All this is being worked on now, but when you’re dealing with a vast array of hardware and software manufacturers then any change can move at a glacial pace. Everything put forward in the talk is still a draft and nothing is certain but there are some very hopeful noises being made.
Next Generation Protocol
This is talking about MIDI HD, which Ben introduced at last year’s conference, But he refuses to get very specific about it. He says that it’s not really called “HD” anymore, but it’s more of a long-term view that’s heading towards a better MIDI while looking at immediate solutions. So, in the short-term, we want “a less disruptive, faster moving, easier to implement version of the MIDI specification that fixes the frustrations that people are facing on a day-to-day basis. And a long-term strategy of what you might be using in the future.”
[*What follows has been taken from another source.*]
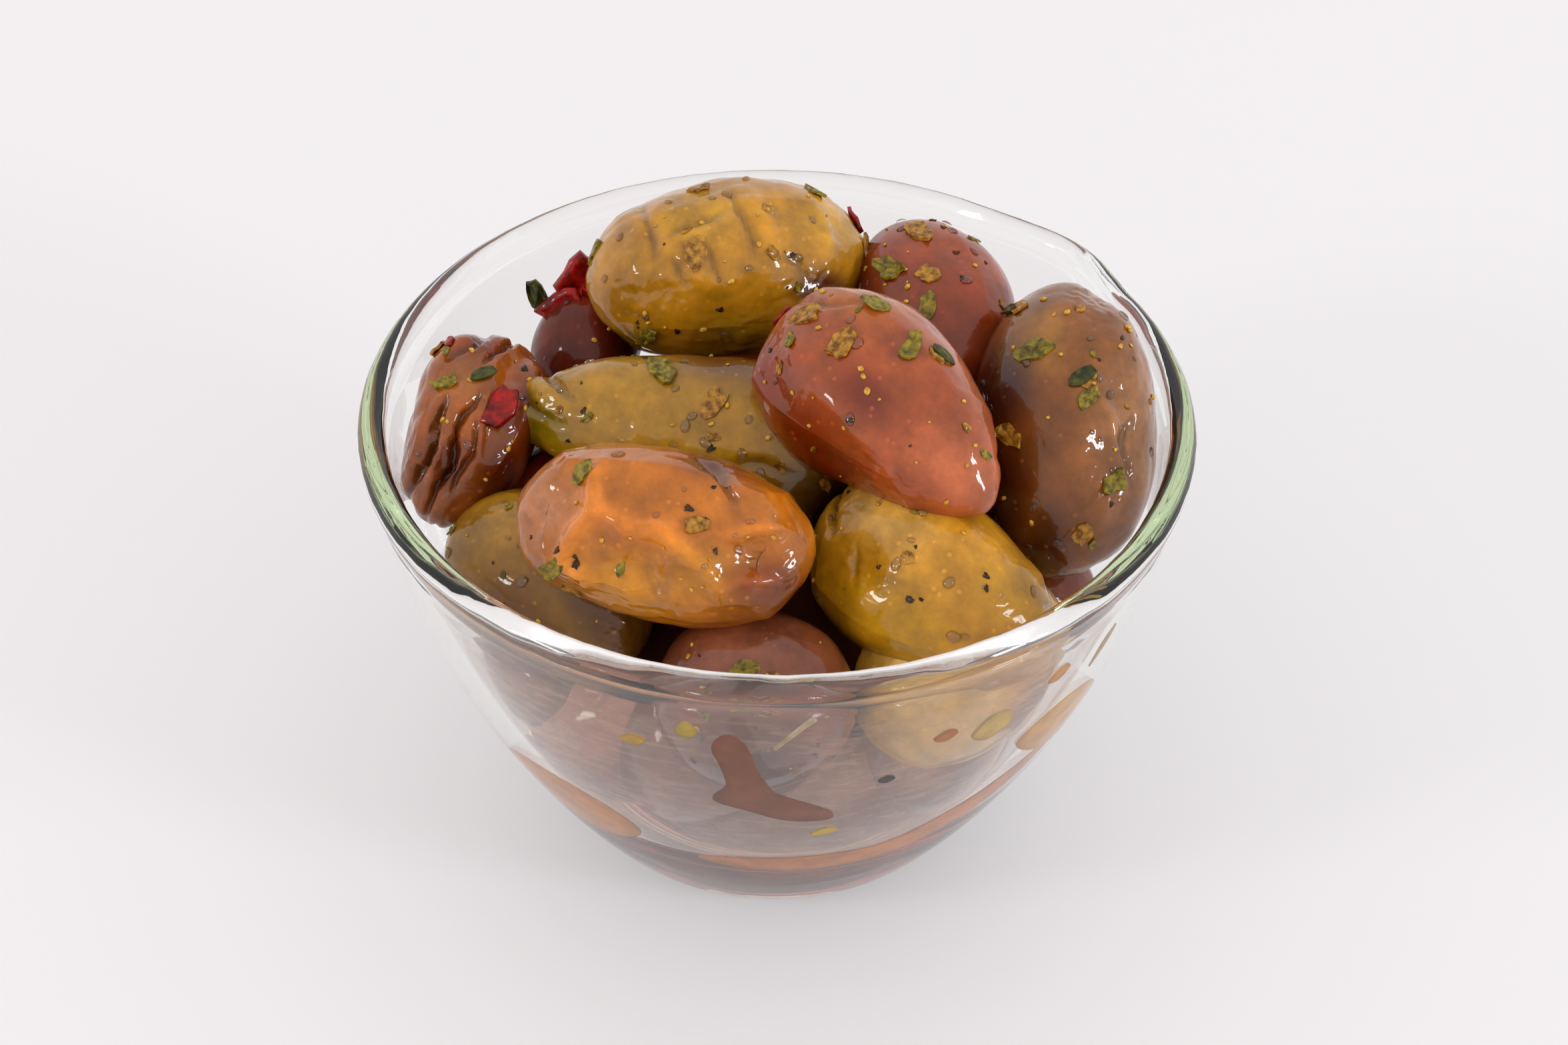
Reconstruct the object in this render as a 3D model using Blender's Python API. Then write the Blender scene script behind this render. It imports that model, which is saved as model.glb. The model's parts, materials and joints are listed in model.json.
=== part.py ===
"""A small clear glass bowl with a pouring lip, heaped with marinated olives.

Three solids share one frame: the turned glass bowl, the pool of marinade oil in
its foot, and the heap of olives as one solid out to its uneven outline. The
origin is the centre of the bowl's flat foot, +Z is up, and the pouring lip
points to the back right. Everything is in metres.
"""

import math
from collections import namedtuple

import bmesh
import bpy
from mathutils import Matrix, Vector

MM = 0.001

# The bowl's outside: a flat foot, a small heel arc and one long side arc.
RIM_RADIUS = 45.0 * MM
FOOT_RADIUS = 16.0 * MM
HEEL_RADIUS = 10.0 * MM
HEEL_END = math.radians(52.6)
SIDE_END = math.radians(82.8)

# The glass: thick in the foot, thinner up the side, with a fire-polished rim bead.
FLOOR_THICKNESS = 4.6 * MM
WALL_THICKNESS = 2.5 * MM
THICK_FOOT_HEIGHT = 16.0 * MM
BEAD_RADIUS = 1.55 * MM
NECK_INSET = 0.35 * MM

# The pouring lip, drawn out and slightly down from the rim.
LIP_DIRECTION = math.radians(43.0)
LIP_HALF_WIDTH = math.radians(14.0)
LIP_REACH = 2.2 * MM
LIP_DROP = 0.9 * MM
LIP_DEPTH = 14.0 * MM

# The contents.
OIL_LEVEL = 15.0 * MM
FIT_GAP = 0.3 * MM
CORE_INSET = 8.0 * MM
CORE_TOP = 48.5 * MM
CORE_FLAT_RADIUS = 21.0 * MM
CORE_SHOULDER = 38.0 * MM

BOWL_SEGMENTS = 66
OIL_SEGMENTS = 44
CORE_SEGMENTS = 28
HEEL_STEPS = 4
SIDE_STEPS = 9
BEAD_STEPS = 8
OLIVE_RINGS = 9
OLIVE_SEGMENTS = 13

# An olive lies at a direction round the bowl's axis in degrees, at a fraction of
# the rim radius out from it and at a fraction of the bowl's height. Its length and
# girth are in millimetres, heading and pitch turn its long axis, and the point is
# how far its far end is drawn to a tip.
Olive = namedtuple("Olive", "around out up length girth heading pitch point")

OLIVES = (
    # The top of the heap.
    Olive(104, 0.54, 1.01, 32.0, 20.0, 13, 0, 0.10),
    Olive(50, 0.61, 0.93, 24.0, 17.0, -69, -4, 0.05),
    Olive(-25, 0.28, 1.07, 31.0, 19.5, -48, -5, 0.45),
    Olive(6, 0.71, 0.90, 32.0, 18.0, 88, 32, 0.05),
    Olive(169, 0.24, 0.88, 37.0, 17.0, 156, 0, 0.40),
    Olive(133, 0.70, 0.83, 17.0, 11.0, 66, 9, 0.10),
    Olive(175, 0.75, 0.87, 23.0, 14.0, 70, 21, 0.05),
    Olive(-121, 0.52, 0.97, 30.5, 17.0, -14, 0, 0.10),
    Olive(-46, 0.52, 0.81, 27.0, 18.5, -36, -5, 0.25),
    # Those below them, against the glass.
    Olive(-151, 0.60, 0.74, 25.0, 17.0, -42, -5, 0.15),
    Olive(-94, 0.61, 0.69, 21.0, 18.0, 1, 0, 0.00),
    Olive(-8, 0.63, 0.56, 16.0, 14.0, 43, 0, 0.00),
    Olive(39, 0.64, 0.66, 23.0, 16.0, -50, 10, 0.10),
    Olive(82, 0.64, 0.71, 24.0, 16.0, 10, 5, 0.10),
    # The middle of the heap.
    Olive(-131, 0.51, 0.46, 26.0, 18.0, -20, 5, 0.10),
    Olive(-37, 0.47, 0.38, 25.0, 18.0, 70, 10, 0.10),
    Olive(176, 0.56, 0.50, 25.0, 17.0, 80, -10, 0.10),
    Olive(-166, 0.15, 0.58, 25.0, 17.0, 20, 15, 0.10),
    Olive(37, 0.32, 0.54, 26.0, 18.0, -35, -5, 0.10),
    Olive(123, 0.52, 0.54, 25.0, 18.0, 15, 0, 0.10),
)


def side_curve(inset_foot=0.0, inset_rim=0.0, lowest=0.0):
    """Points (radius, height) up the heel and the side, moved inwards by an inset.

    The inset shrinks from the foot's value to the rim's over THICK_FOOT_HEIGHT.
    """
    side_radius = (RIM_RADIUS - FOOT_RADIUS - HEEL_RADIUS * math.sin(HEEL_END)) / (
        math.sin(SIDE_END) - math.sin(HEEL_END)
    )
    heel_top = Vector((FOOT_RADIUS + HEEL_RADIUS * math.sin(HEEL_END),
                       HEEL_RADIUS * (1.0 - math.cos(HEEL_END))))
    curve = []
    for step in range(HEEL_STEPS + 1):
        turn = HEEL_END * step / HEEL_STEPS
        curve.append((turn, Vector((FOOT_RADIUS + HEEL_RADIUS * math.sin(turn),
                                    HEEL_RADIUS * (1.0 - math.cos(turn))))))
    for step in range(1, SIDE_STEPS + 1):
        turn = HEEL_END + (SIDE_END - HEEL_END) * step / SIDE_STEPS
        rise = Vector((math.sin(turn) - math.sin(HEEL_END),
                       math.cos(HEEL_END) - math.cos(turn)))
        curve.append((turn, heel_top + side_radius * rise))
    points = []
    for turn, point in curve:
        blend = min(1.0, point.y / THICK_FOOT_HEIGHT)
        inset = inset_foot + (inset_rim - inset_foot) * blend
        inwards = Vector((-math.sin(turn), math.cos(turn)))
        moved = point + inset * inwards
        if moved.y >= lowest - 1e-9:
            points.append(moved)
    return points


def bowl_height():
    return side_curve()[-1].y


def cut_at_height(points, height):
    """The curve up to a height, with its last point on that height."""
    kept = [point for point in points if point.y < height - 1e-6]
    above = next(point for point in points if point.y >= height - 1e-6)
    share = (height - kept[-1].y) / (above.y - kept[-1].y)
    return kept + [kept[-1].lerp(above, share)]


def bowl_profile():
    """The glass section from the foot's edge, up the outside, over the bead and in."""
    height = bowl_height()
    bead = Vector((RIM_RADIUS - BEAD_RADIUS, height - BEAD_RADIUS))
    neck = height - 2.4 * BEAD_RADIUS
    outside = cut_at_height(side_curve(0.0, NECK_INSET), neck)
    first, last = math.radians(-50.0), math.radians(228.0)
    rim = []
    for step in range(BEAD_STEPS + 1):
        turn = first + (last - first) * step / BEAD_STEPS
        rim.append(bead + BEAD_RADIUS * Vector((math.cos(turn), math.sin(turn))))
    inside = cut_at_height(side_curve(FLOOR_THICKNESS, WALL_THICKNESS), neck)
    return outside + rim + inside[::-1]


def contents_curve(clearance):
    """The inside of the glass, moved inwards by a clearance."""
    return side_curve(FLOOR_THICKNESS + clearance, WALL_THICKNESS + clearance)


def lip_shift(direction, height):
    """How far the pouring lip moves glass out and down at a direction and height."""
    off = abs((direction - LIP_DIRECTION + math.pi) % (2.0 * math.pi) - math.pi)
    if off >= LIP_HALF_WIDTH:
        return 0.0, 0.0
    across = 0.5 + 0.5 * math.cos(math.pi * off / LIP_HALF_WIDTH)
    rise = max(0.0, 1.0 - (bowl_height() - height) / LIP_DEPTH)
    share = across * rise * rise
    return LIP_REACH * share, LIP_DROP * share


def turned_solid(name, profile, segments, with_lip=False):
    """A closed solid turned round Z from a profile that starts and ends off the axis."""
    bm = bmesh.new()
    rings = []
    for point in profile:
        ring = []
        for index in range(segments):
            direction = 2.0 * math.pi * index / segments
            out, down = lip_shift(direction, point.y) if with_lip else (0.0, 0.0)
            radius = point.x + out
            ring.append(bm.verts.new((radius * math.cos(direction),
                                      radius * math.sin(direction),
                                      point.y - down)))
        rings.append(ring)
    for lower, upper in zip(rings, rings[1:]):
        for index in range(segments):
            after = (index + 1) % segments
            bm.faces.new((lower[index], lower[after], upper[after], upper[index]))
    for ring, height in ((rings[0], profile[0].y), (rings[-1], profile[-1].y)):
        centre = bm.verts.new((0.0, 0.0, height))
        for index in range(segments):
            bm.faces.new((ring[index], centre, ring[(index + 1) % segments]))
    bmesh.ops.recalc_face_normals(bm, faces=bm.faces)
    return object_from(name, bm)


def object_from(name, bm):
    mesh = bpy.data.meshes.new(name)
    bm.to_mesh(mesh)
    bm.free()
    obj = bpy.data.objects.new(name, mesh)
    bpy.context.scene.collection.objects.link(obj)
    return obj


def olive_centre(olive):
    direction = math.radians(olive.around)
    out = olive.out * RIM_RADIUS
    return Vector((out * math.cos(direction), out * math.sin(direction),
                   olive.up * bowl_height()))


def olive_solid(name, olive):
    """One olive: an egg form along its long axis, drawn to a tip at its far end."""
    bm = bmesh.new()
    bmesh.ops.create_uvsphere(bm, u_segments=OLIVE_SEGMENTS, v_segments=OLIVE_RINGS,
                              radius=1.0)
    half_length = 0.5 * olive.length * MM
    half_girth = 0.5 * olive.girth * MM
    for vert in bm.verts:
        along = vert.co.z
        far = max(0.0, along)
        slim = 1.0 - olive.point * far * far
        vert.co = Vector((along * half_length, vert.co.x * half_girth * slim,
                          vert.co.y * half_girth * slim))
    turn = Matrix.Rotation(math.radians(olive.heading), 4, "Z")
    lift = Matrix.Rotation(-math.radians(olive.pitch), 4, "Y")
    bm.transform(Matrix.Translation(olive_centre(olive)) @ turn @ lift)
    bmesh.ops.recalc_face_normals(bm, faces=bm.faces)
    return object_from(name, bm)


def core_profile():
    """The middle of the heap, which the olives lie against, with a flat top."""
    inside = contents_curve(CORE_INSET)
    floor = OIL_LEVEL + FIT_GAP
    side = [point for point in cut_at_height(inside, CORE_SHOULDER) if point.y > floor]
    share = (floor - inside[0].y) / (side[0].y - inside[0].y)
    return [inside[0].lerp(side[0], share)] + side + [Vector((CORE_FLAT_RADIUS, CORE_TOP))]


def apply_boolean(obj, operation, cutters):
    """Joins to or keeps within the cutters, which are then removed."""
    group = bpy.data.collections.new("cutters")
    bpy.context.scene.collection.children.link(group)
    for cutter in cutters:
        cutter.hide_render = True
        cutter.display_type = "WIRE"
        group.objects.link(cutter)
    modifier = obj.modifiers.new(operation.title(), "BOOLEAN")
    modifier.operation = operation
    modifier.operand_type = "COLLECTION"
    modifier.collection = group
    modifier.solver = "EXACT"
    modifier.use_self = True
    bpy.context.view_layer.update()
    graph = bpy.context.evaluated_depsgraph_get()
    mesh = bpy.data.meshes.new_from_object(obj.evaluated_get(graph))
    obj.modifiers.clear()
    obj.data = mesh
    for cutter in cutters:
        bpy.data.objects.remove(cutter)
    bpy.data.collections.remove(group)


def keep_largest_skin(obj):
    """Removes the closed pockets that are left between the core and the olives."""
    bm = bmesh.new()
    bm.from_mesh(obj.data)
    left = set(bm.verts)
    skins = []
    while left:
        skin, front = set(), [left.pop()]
        while front:
            vert = front.pop()
            skin.add(vert)
            for edge in vert.link_edges:
                other = edge.other_vert(vert)
                if other in left:
                    left.remove(other)
                    front.append(other)
        skins.append(skin)
    skins.sort(key=len)
    for skin in skins[:-1]:
        bmesh.ops.delete(bm, geom=list(skin), context="VERTS")
    bmesh.ops.triangulate(bm, faces=bm.faces)
    bm.to_mesh(obj.data)
    bm.free()


def make_olive_heap():
    heap = turned_solid("olive_heap", core_profile(), CORE_SEGMENTS)
    olives = [olive_solid(f"olive_form_{number}", olive)
              for number, olive in enumerate(OLIVES)]
    apply_boolean(heap, "UNION", olives)
    floor = OIL_LEVEL + FIT_GAP
    inside = contents_curve(FIT_GAP)
    room = [point for point in inside if point.y > floor]
    share = (floor - inside[0].y) / (room[0].y - inside[0].y)
    start = inside[0].lerp(room[0], share)
    above = Vector((room[-1].x, bowl_height() + RIM_RADIUS))
    space = turned_solid("room_in_bowl", [start] + room + [above], BOWL_SEGMENTS)
    apply_boolean(heap, "INTERSECT", [space])
    keep_largest_skin(heap)
    return heap


def make_marinade_oil():
    profile = cut_at_height(contents_curve(FIT_GAP), OIL_LEVEL)
    return turned_solid("marinade_oil", profile, OIL_SEGMENTS)


def make_glass_bowl():
    return turned_solid("glass_bowl", bowl_profile(), BOWL_SEGMENTS, with_lip=True)


def give_material(obj, name, colour, roughness, transmission=0.0, ior=1.45):
    material = bpy.data.materials.new(name)
    material.use_nodes = True
    shader = material.node_tree.nodes["Principled BSDF"]
    shader.inputs["Base Color"].default_value = (*colour, 1.0)
    shader.inputs["Metallic"].default_value = 0.0
    shader.inputs["Roughness"].default_value = roughness
    shader.inputs["Transmission Weight"].default_value = transmission
    shader.inputs["IOR"].default_value = ior
    obj.data.materials.clear()
    obj.data.materials.append(material)


def smooth(obj, angle):
    obj.data.shade_smooth()
    obj.data.set_sharp_from_angle(angle=math.radians(angle))


def main():
    for obj in list(bpy.data.objects):
        bpy.data.objects.remove(obj)
    bowl = make_glass_bowl()
    oil = make_marinade_oil()
    heap = make_olive_heap()
    give_material(bowl, "Clear soda-lime glass", (0.90, 0.93, 0.91), 0.03, 1.0, 1.52)
    give_material(oil, "Olive oil marinade", (0.30, 0.13, 0.03), 0.10, 0.4, 1.47)
    give_material(heap, "Marinated olives", (0.23, 0.10, 0.03), 0.28)
    for obj, angle in ((bowl, 40.0), (oil, 40.0), (heap, 35.0)):
        smooth(obj, angle)


main()
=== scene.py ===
"""Looks of a small clear glass bowl heaped with marinated olives.

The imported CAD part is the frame: the glass bowl, the olive heap and the pool of
marinade oil. Each is replaced here by finer pieces in the same place, and herbs,
chilli, seed crumbs, oil beads and oil smears are added. Everything is in metres.
"""

import json
import math
import random
from collections import namedtuple

import bmesh
import bpy
import numpy as np
from mathutils import Matrix, Quaternion, Vector
from mathutils.bvhtree import BVHTree

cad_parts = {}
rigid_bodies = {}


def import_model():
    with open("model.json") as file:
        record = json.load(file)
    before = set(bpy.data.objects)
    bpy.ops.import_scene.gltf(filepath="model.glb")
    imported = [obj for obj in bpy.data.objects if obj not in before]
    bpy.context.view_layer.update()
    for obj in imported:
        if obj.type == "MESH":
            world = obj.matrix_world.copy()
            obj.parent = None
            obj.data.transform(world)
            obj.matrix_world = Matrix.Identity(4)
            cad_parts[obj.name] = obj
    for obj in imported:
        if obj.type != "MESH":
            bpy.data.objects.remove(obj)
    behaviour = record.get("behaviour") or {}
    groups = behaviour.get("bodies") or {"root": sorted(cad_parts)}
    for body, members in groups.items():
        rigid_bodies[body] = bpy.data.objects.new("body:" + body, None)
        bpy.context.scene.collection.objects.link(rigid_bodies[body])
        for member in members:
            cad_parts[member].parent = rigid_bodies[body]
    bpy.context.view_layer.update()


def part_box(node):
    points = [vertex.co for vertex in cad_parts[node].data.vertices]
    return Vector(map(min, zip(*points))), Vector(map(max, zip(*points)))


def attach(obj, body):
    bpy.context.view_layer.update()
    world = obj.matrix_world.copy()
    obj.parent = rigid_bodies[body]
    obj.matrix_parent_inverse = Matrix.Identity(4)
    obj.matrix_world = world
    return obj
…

So, what does the next-gen protocol look like? Firstly it will be negotiated using the MIDI Capability Inquiry – this is key to the development of everything. It will be similar enough to MIDI to be understandable using current concepts. Note-attached parameters will be the evolution of MPE where individual notes have their own pitch, timbre and pressure parameters to make MIDI expressive on a per-note basis. There will be more channels, more controller numbers and more bits of resolution. And things like program changes and NRPN messages will the simplified.
And then he summed it all up with this image.
All of this is terribly exciting and hopeful for great things in the future of how our gear communicates and how we can control things and make music.
Following the talk is a panel featuring lots of important MIDI type people which continues to be fascinating. They offer expertise on a variety of questions fielded from the audience. Most importantly perhaps is that they encourage anyone who is interested in having a say in the new specification in joining the MIDI Manufacturers Association and getting involved.